Somerset is the only county that has filed its 2025 audit with the state, posted in October.
Moore suggested amending her bill to require counties to file their audits on time or risk having the state withhold funding. Municipalities would not be included in the requirement, she said, because she wants to take this first step before considering a broader mandate.
“There really are no checks and balances going on,” she said. “No one is really looking at the audits, so let’s start requiring that they’re being done and being turned in.”
A check of the state auditor’s website shows that municipalities, which are also required to file annual audits, are submitting their reports to the state more quickly than counties.
State Auditor Matt Dunlap, who attended the meeting via Zoom, was asked to weigh in on the bill’s change in direction because it involves his office.
He said that since he has served as state auditor, fewer accounting firms are willing to do government audits, and “we’re seeing fewer people getting into the trade of accounting and auditing, with declining enrollments in these fields at the collegiate level,” including at the University of Maine System, which he said dropped its accounting program more than 10 years ago.
“As Sen. Moore pointed out,” Dunlap said, “oftentimes it is difficult to find people to do the work, even though it is required by law.”
Dunlap said another factor is the cost of audits, which has increased in recent years and can reach $20,000 or more. As a result, some government officials have deferred those expenses for years.
Dunlap acknowledged that audits are not reviewed by anyone in his office, but said he will check them if he receives a complaint.
Without naming the town, he said he pulled one audit after receiving a complaint and “just about fell out of my chair” when he saw it contained what is called an “adverse report,” which cited several violations of generally accepted accounting principles, including the absence of a list of the town’s capital assets.
Dunlap said the town’s audits had contained adverse reports for years, and no one took action to correct the poor practices.
“It didn’t seem to phase them,” he said, “but a town can lose their ability to borrow if they don’t have audits.”
Committee Co‑Chair Rep. Suzanne Salisbury, D‑Westbrook, asked Dunlap if his office had the resources to enforce accountability by tracking audit filings and reporting late audits to the state.
“No,” he said, but added that his office might be able to set aside resources to do more thorough reviews of audits when they are submitted to avoid rude surprises down the road.
“We could go through the audits, reaching out to the auditors themselves and ask what they saw when they were in the town of East Wagonwheel,” Dunlap said, and details of those conversations could then be shared back with towns, counties and the Legislature so public officials would know the content of audits “before you read it in the paper.”
Rep. Randall Greenwood, R‑Wales, asked Dunlap whether the Office of the State Auditor could handle verifying receipt of 16 audits within 12 months of the end of each county’s fiscal year while also managing petitions for extension from counties that could not meet that deadline.
Greenwood also asked if Dunlap had the resources to report a county to the state controller if it was found to not be in compliance, which would trigger action for the state to withhold funding.

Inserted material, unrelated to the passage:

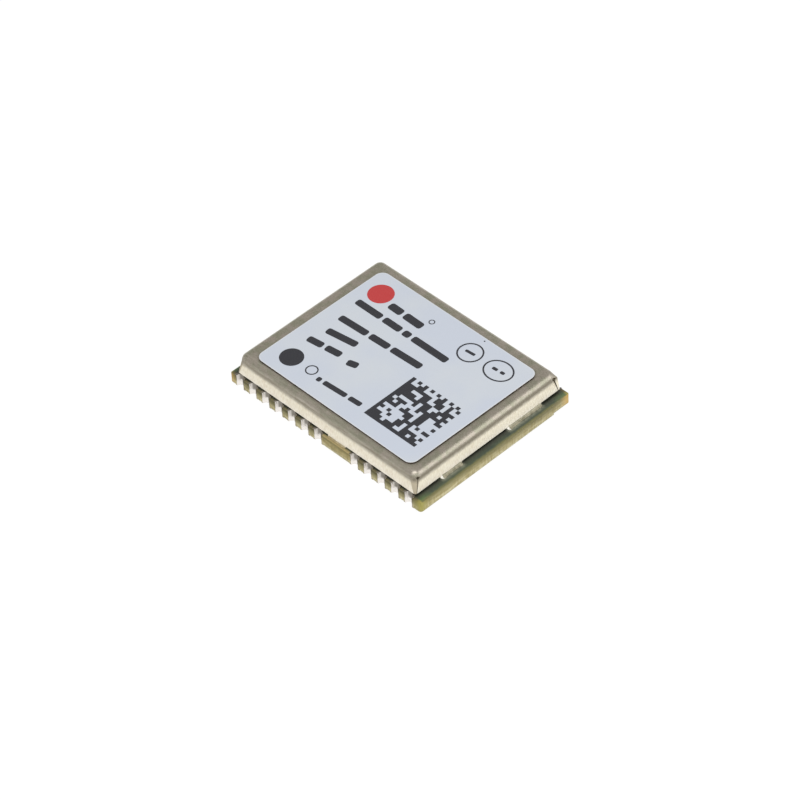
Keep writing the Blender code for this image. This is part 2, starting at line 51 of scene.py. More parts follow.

Dunlap said the tracking piece was possible, but he preferred “the decision about whether funds were to be withheld to be made at the executive branch level.”
He said his office is not an enforcement agency.

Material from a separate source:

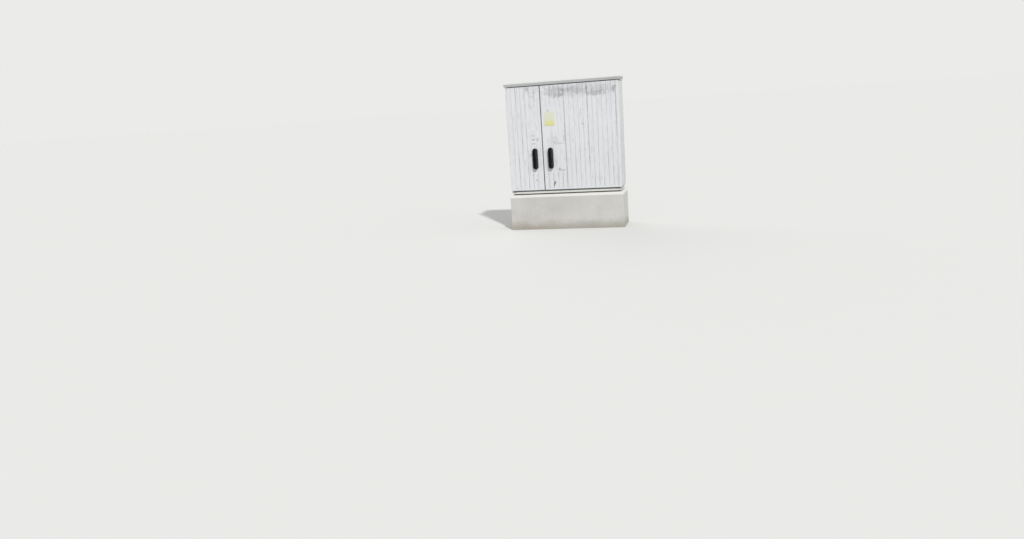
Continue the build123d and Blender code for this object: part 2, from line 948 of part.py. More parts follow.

“We don’t fix storm damage,” Dunlap said. “We tell people what the weather is.”
Carrying that analogy forward, Rep. Will Tuell, R-East Machias, asked Dunlap, “When your office is doing reporting on storm damage, would you be amenable to sending a letter to the county that if a waiver isn’t granted, or whatever the case may be, that their time is up and these are the possible ramifications of not complying?”

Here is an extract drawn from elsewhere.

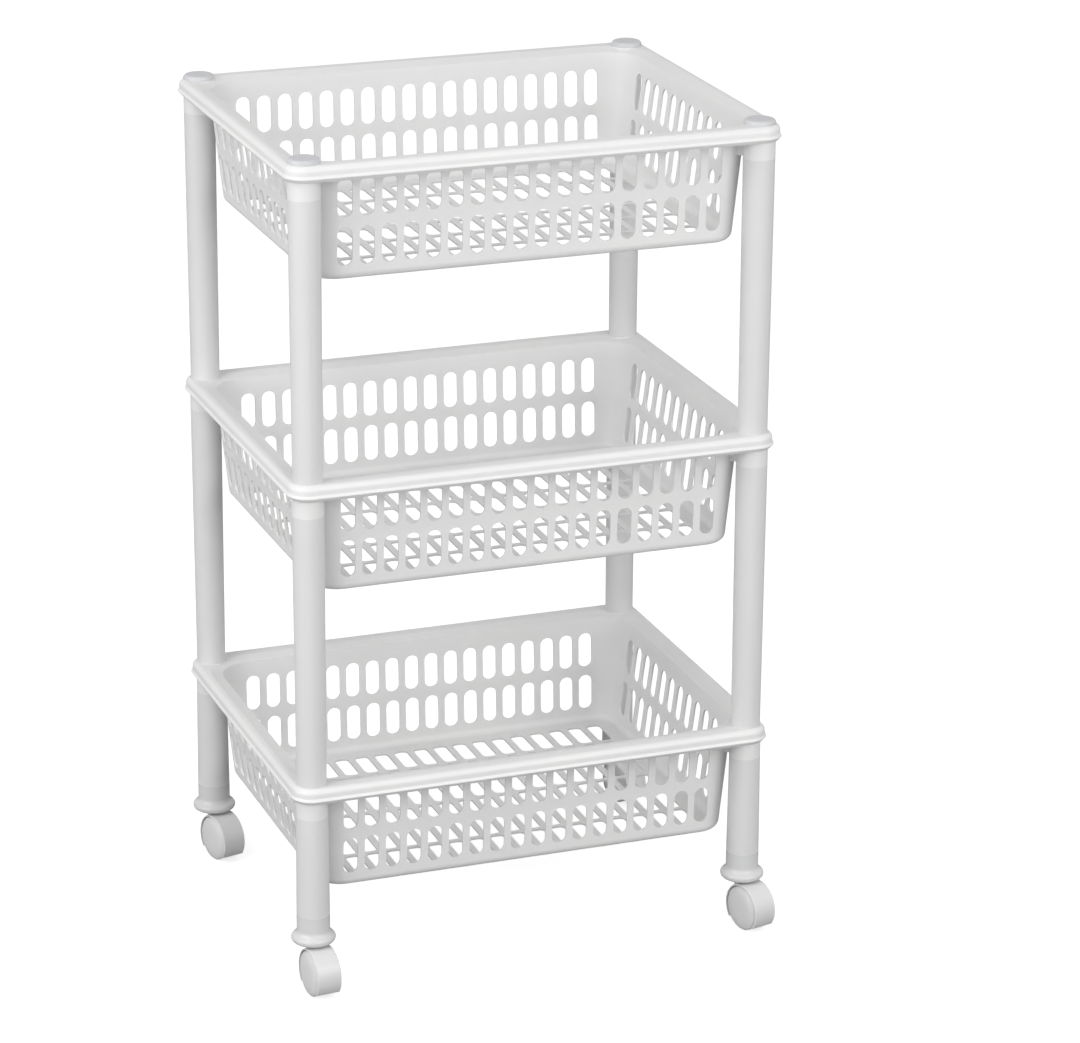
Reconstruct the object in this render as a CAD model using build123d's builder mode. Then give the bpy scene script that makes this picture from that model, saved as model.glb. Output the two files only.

Dunlap agreed that sharing deadlines is “probably a good pathway for us to pursue here, but we certainly don’t have resources or a mechanism to police entities like county governments to make sure they’re getting their work done.”
Dunlap added that state law requiring annual audits dates to the 1930s, and the penalty for not submitting an audit on time is about $30. But, he said, “I think people have a better understanding of the requirement of audited financial statements at this juncture given what we’ve been going through,” particularly in county government, and “having some kind of tracking does make sense.”
James Cohen, a partner at the law firm Verrill who represents the Maine County Commissioners Association, warned about tying financial penalties to late audit filings because that could further strain growing county budgets.
“The biggest financial challenge for counties is jail funding,” he said. “As time has gone on, half of the county budget has gone to jails. Jails support the state’s criminal justice function and the state has contributed less and less to jails,” which means county taxpayers are footing increasing costs for jail operations every year.
Cohen declined to take a position on the new direction of the bill without speaking with county commissioners. He said he did not think there would be any concern with strict notification requirements, but “where I think counties would have concerns is whether there are penalties attached because those penalties would be financial.”
Counties rely on state funding, Cohen said. He added, “If for some reason those state monies don’t come in during a tax year, what are counties supposed to do?”
If a county is not able to file an audit on time, especially with so few auditors in Maine, and the state withholds funding, Cohen said, “you’re not penalizing county commissioners. You’re penalizing taxpayers,” who would have to pay more for county operations to make up for the lost state funding.
There appeared to be some hesitation among committee members about the financial penalties, but lawmakers seemed to lean toward stricter filing standards and deadlines.
Greenwood, a former Androscoggin County commissioner, said he knew audits had to be filed when he served in that office, and he sees the amended bill as “more encouragement that an audit is done and that it’s done in a timely manner. At some point in time, we need to hold people accountable to the taxpayers.”
After more than a half-hour of discussion, lawmakers unanimously voted to table the bill and give Moore and the Maine County Commissioners Association time to draft language that can be shared with stakeholders.
At that point, Salisbury said, the committee could consider holding a public hearing on the revised language because it is likely to be different from the original bill.